Exercise materials >>
........

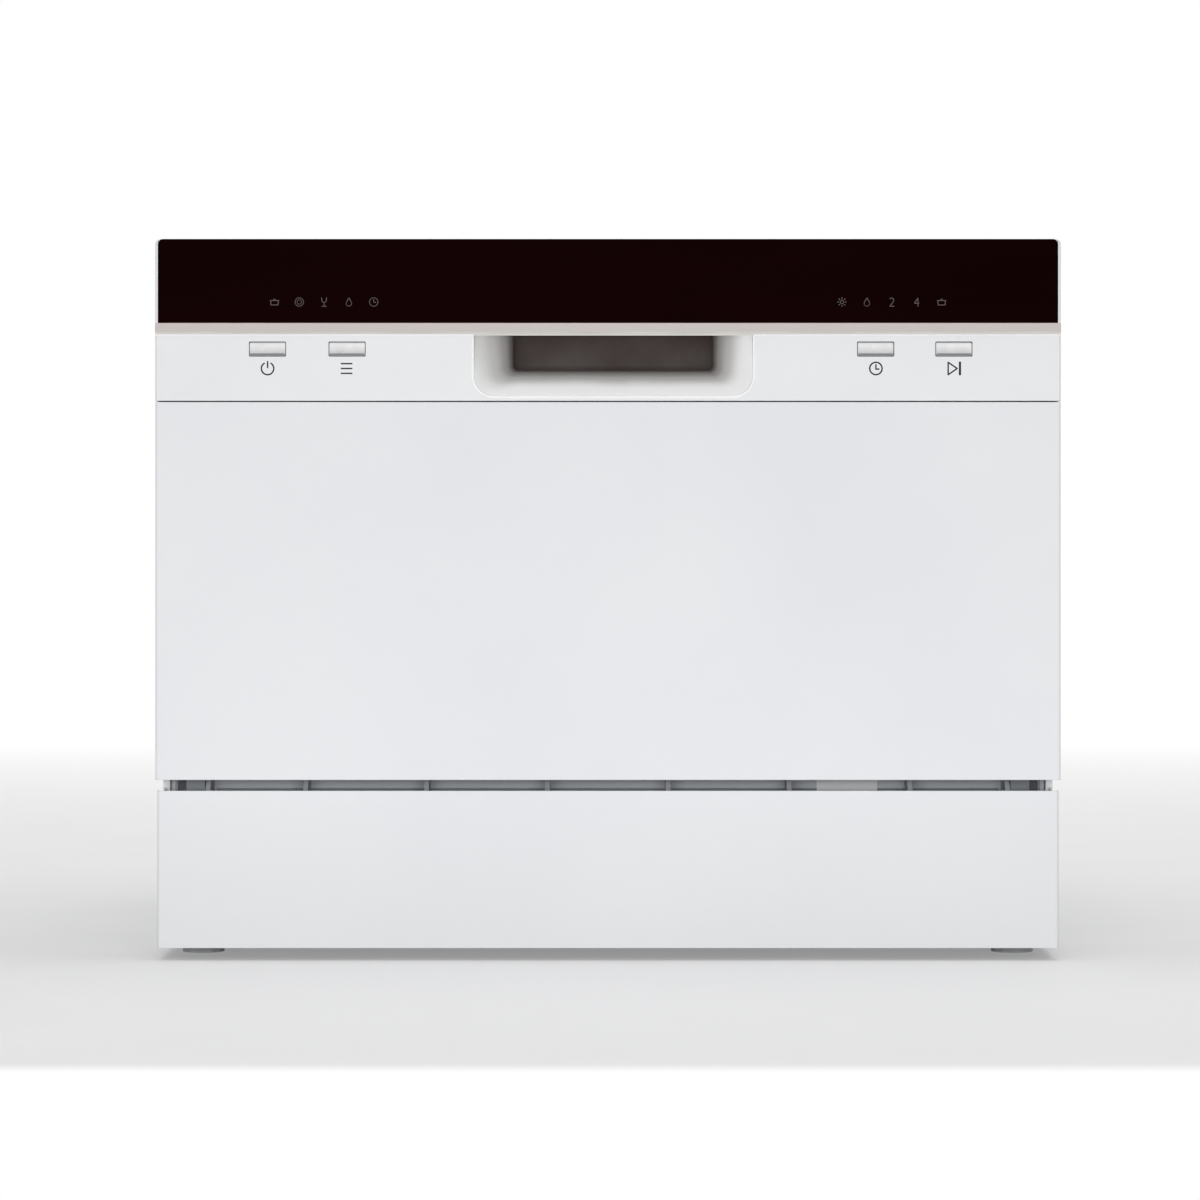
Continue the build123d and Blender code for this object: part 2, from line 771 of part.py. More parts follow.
def wash_pump():
    port = sump_x - sump_radius - 4
    volute_end = port - 26
    pump = drum_x(16, volute_end, port, sump_y, pump_z)
    pump += drum_x(pump_radius + 7, volute_end, port - 4, sump_y, pump_z)
    motor_end = volute_end - pump_length
    pump += drum_x(pump_radius, motor_end, volute_end, sump_y, pump_z)
    pump += drum_x(pump_radius - 12, motor_end - 8, motor_end, sump_y, pump_z)
    pump += drum_y(10, sump_y, sump_y + pump_radius + 20, pump_outlet_x(), pump_z + 22)
    shoe = tray_floor_z + wall
    for x in (motor_end + 20, volute_end - 20):
        pump += block(x - 4, x + 4, sump_y - 22, sump_y + 22, shoe, pump_z)
    return pump


def pump_outlet_x():
    return sump_x - sump_radius - 24


def heater():
    """Flow heater: a steel drum lying beside the pump, fed from its outlet."""
    z = pump_z + 22
    y0 = sump_y + pump_radius + 20
    x = pump_outlet_x()
    drum_end = x + heater_radius - 8
    drum = drum_x(heater_radius, drum_end - heater_length, drum_end, heater_y, pump_z)
    inlet = drum_y(10, y0, heater_y, x, z)
    return drum + inlet + drum_x(11, drum_end, drum_end + 6, heater_y, pump_z)


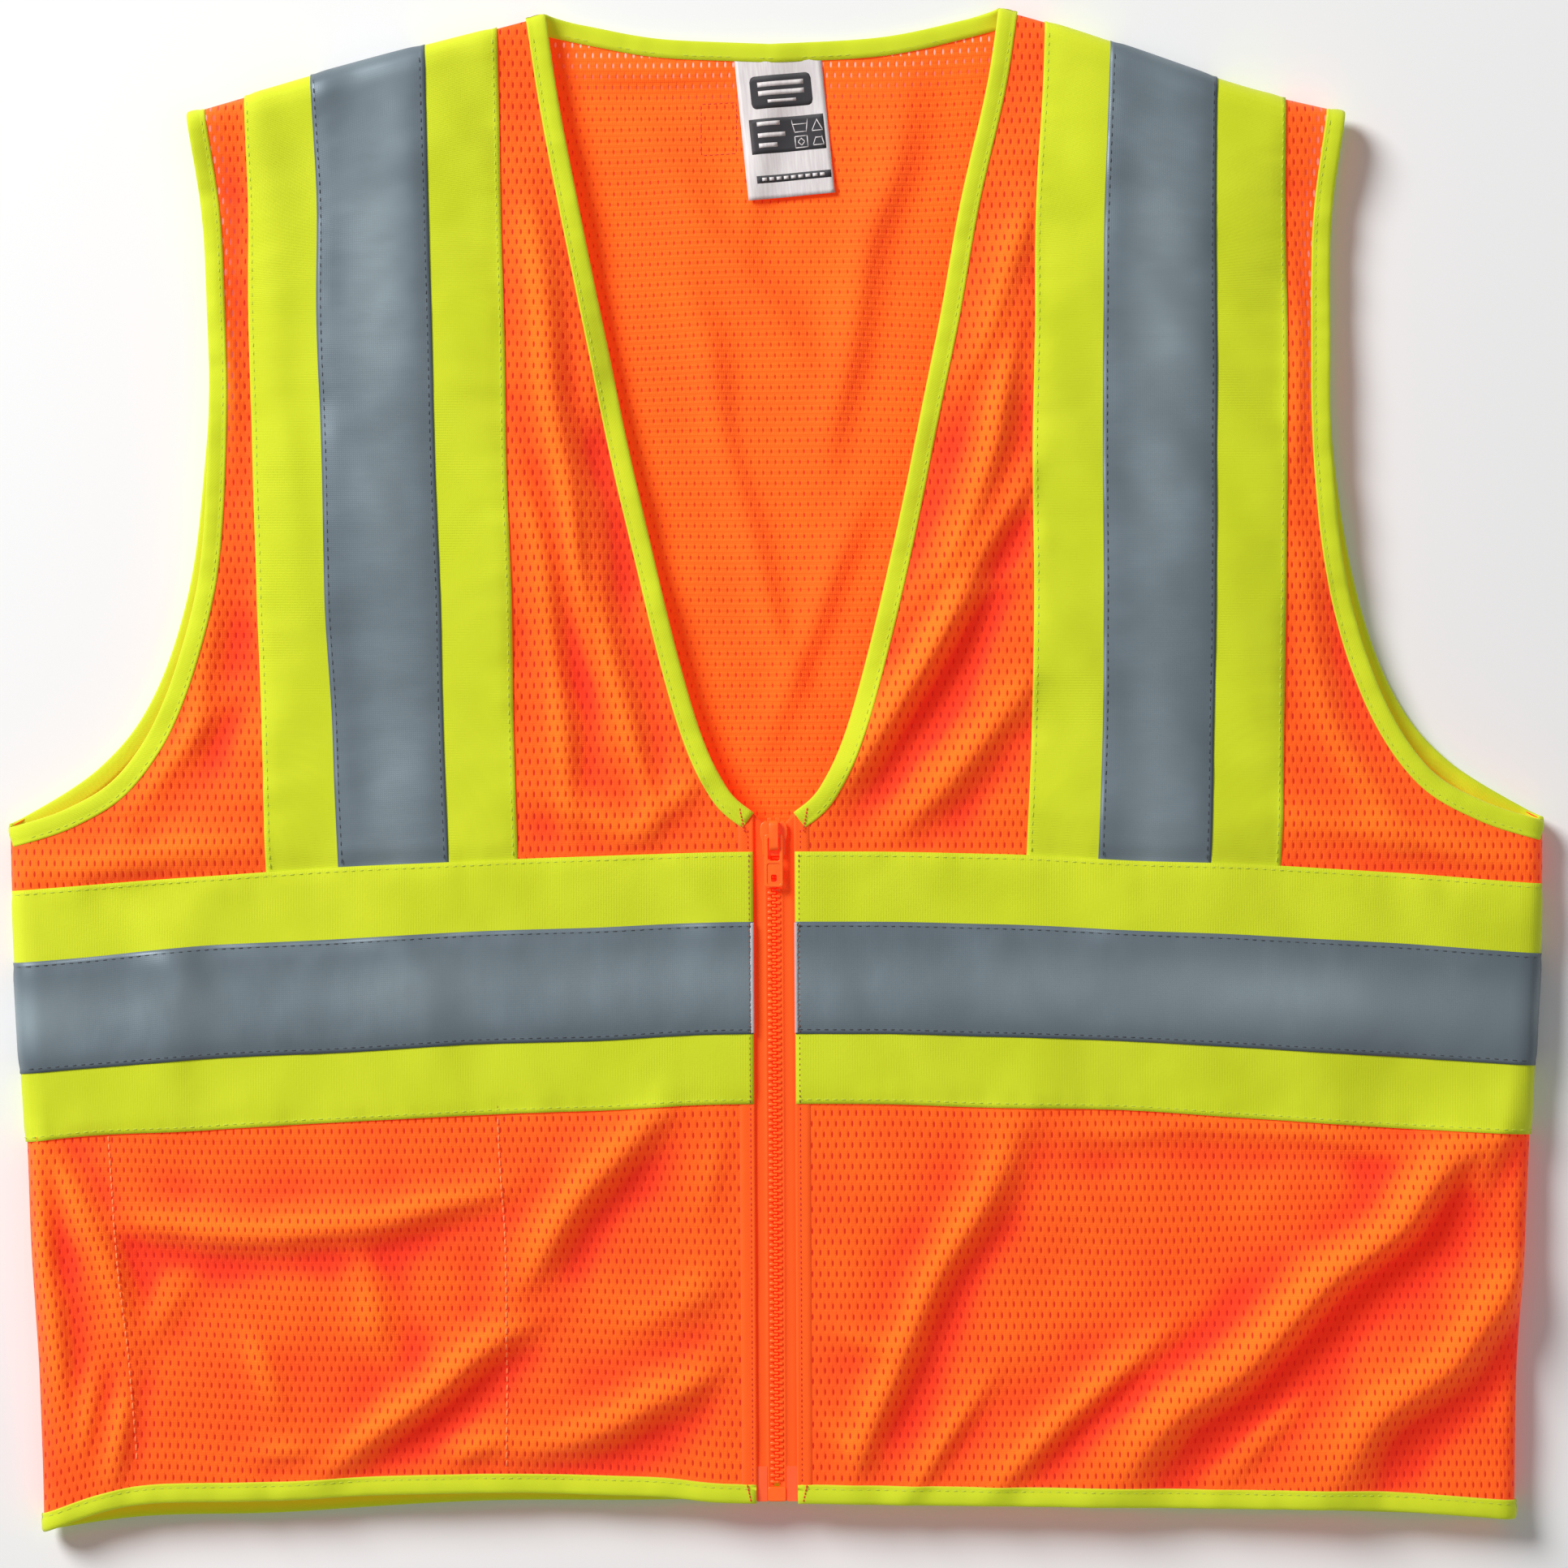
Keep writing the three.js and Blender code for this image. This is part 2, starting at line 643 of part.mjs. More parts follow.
for (const [hand, side] of [["right", -1], ["left", 1]]) {
  const panel = frontPanel(side);
  const waist = frontWaist(side, tapeShell, CONTRAST_WIDTH);
  const silver = frontWaist(side, silverShell, SILVER_WIDTH);
  place(`${hand}_side_panel`, sidePart(side, panel), "orangeMesh");
  place(`${hand}_front_panel`, flapPart(side, panel), "orangeMesh");
  place(`${hand}_side_waist_tape`, sidePart(side, waist), "limeTape");
  place(`${hand}_front_waist_tape`, flapPart(side, waist), "limeTape");
  place(`${hand}_side_waist_silver`, sidePart(side, silver), "silverTape");
  place(`${hand}_front_waist_silver`, flapPart(side, silver), "silverTape");
  place(`${hand}_front_brace_tape`, brace(side, tapeShell, CONTRAST_WIDTH, inFront), "limeTape");
  place(`${hand}_front_brace_silver`, brace(side, silverShell, SILVER_WIDTH, inFront), "silverTape");
  place(`${hand}_back_brace_tape`, brace(side, tapeShell, CONTRAST_WIDTH, inBack), "limeTape");
  place(`${hand}_back_brace_silver`, brace(side, silverShell, SILVER_WIDTH, inBack), "silverTape");
  place(`${hand}_armhole_binding`, armholeBinding(side), "limeBinding");
  place(`${hand}_v_binding`, flapPart(side, vBinding(side)), "limeBinding");
  place(`${hand}_front_hem_binding`, frontHemBinding(side), "limeBinding");
  place(`${hand}_zip_tape`, zipTape(side), "zipCloth");
  place(`${hand}_zip_teeth`, teeth(side), "zipPlastic");
  place(`${hand}_zip_stop`, topStop(side), "zipPlastic");
  place(`${hand}_zip_film`, film(side), "zipFilm");
}

place("zip_box", retainerBox(), "zipPlastic");
place("zip_pin", insertionPin(), "zipPlastic");
place("zip_slider", slider(), "zipPlastic");
place("zip_pull", pull(), "zipPlastic");

// The origin is at the middle of the box's underside.
const box = new THREE.Box3().setFromObject(vest);
const middle = box.getCenter(new THREE.Vector3());
vest.children.forEach((mesh) => mesh.geometry.translate(-middle.x, -middle.y, -box.min.z));

export default vest;
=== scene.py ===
# High visibility vest, lying flat on its back: cloth, tapes, bindings, stitching and zip round the packed
# frame. Lengths are millimetres in the vest's own plan (x across, y up from the middle of the vest) until
# to_mesh() turns them into metres in the frame.
import math

import bmesh
import bpy
import numpy as np
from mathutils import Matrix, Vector


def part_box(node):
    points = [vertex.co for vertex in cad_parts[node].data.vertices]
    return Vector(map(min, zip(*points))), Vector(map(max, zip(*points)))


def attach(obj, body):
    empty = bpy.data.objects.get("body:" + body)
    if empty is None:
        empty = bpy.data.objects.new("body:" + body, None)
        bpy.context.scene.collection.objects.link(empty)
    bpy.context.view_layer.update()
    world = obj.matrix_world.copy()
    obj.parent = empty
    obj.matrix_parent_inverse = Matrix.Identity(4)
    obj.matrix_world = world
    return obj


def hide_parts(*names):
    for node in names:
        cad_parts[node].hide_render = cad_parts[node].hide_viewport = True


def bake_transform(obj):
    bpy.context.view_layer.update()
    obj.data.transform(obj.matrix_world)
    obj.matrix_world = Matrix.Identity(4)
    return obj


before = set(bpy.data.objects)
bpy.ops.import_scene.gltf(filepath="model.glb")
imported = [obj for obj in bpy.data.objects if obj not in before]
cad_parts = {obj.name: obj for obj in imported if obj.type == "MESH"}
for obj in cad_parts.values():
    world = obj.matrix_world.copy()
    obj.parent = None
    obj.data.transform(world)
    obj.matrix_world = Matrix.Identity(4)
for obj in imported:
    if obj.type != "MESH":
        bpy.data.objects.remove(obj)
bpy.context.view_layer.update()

# ---- Sizes, as in the CAD model ------------------------------------------------------------------

MM = 0.001


def box_mm(node):
    low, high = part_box(node)
    return np.array(low) / MM, np.array(high) / MM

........

Exercise >> In the listing above, locate the line containing "the box's underside." and the line containing "imported = [obj". Transcribe those two lines and everything between them, exactly as written.

Output of the task >>
// The origin is at the middle of the box's underside.
const box = new THREE.Box3().setFromObject(vest);
const middle = box.getCenter(new THREE.Vector3());
vest.children.forEach((mesh) => mesh.geometry.translate(-middle.x, -middle.y, -box.min.z));

export default vest;
=== scene.py ===
# High visibility vest, lying flat on its back: cloth, tapes, bindings, stitching and zip round the packed
# frame. Lengths are millimetres in the vest's own plan (x across, y up from the middle of the vest) until
# to_mesh() turns them into metres in the frame.
import math

import bmesh
import bpy
import numpy as np
from mathutils import Matrix, Vector


def part_box(node):
    points = [vertex.co for vertex in cad_parts[node].data.vertices]
    return Vector(map(min, zip(*points))), Vector(map(max, zip(*points)))


def attach(obj, body):
    empty = bpy.data.objects.get("body:" + body)
    if empty is None:
        empty = bpy.data.objects.new("body:" + body, None)
        bpy.context.scene.collection.objects.link(empty)
    bpy.context.view_layer.update()
    world = obj.matrix_world.copy()
    obj.parent = empty
    obj.matrix_parent_inverse = Matrix.Identity(4)
    obj.matrix_world = world
    return obj


def hide_parts(*names):
    for node in names:
        cad_parts[node].hide_render = cad_parts[node].hide_viewport = True


def bake_transform(obj):
    bpy.context.view_layer.update()
    obj.data.transform(obj.matrix_world)
    obj.matrix_world = Matrix.Identity(4)
    return obj


before = set(bpy.data.objects)
bpy.ops.import_scene.gltf(filepath="model.glb")
imported = [obj for obj in bpy.data.objects if obj not in before]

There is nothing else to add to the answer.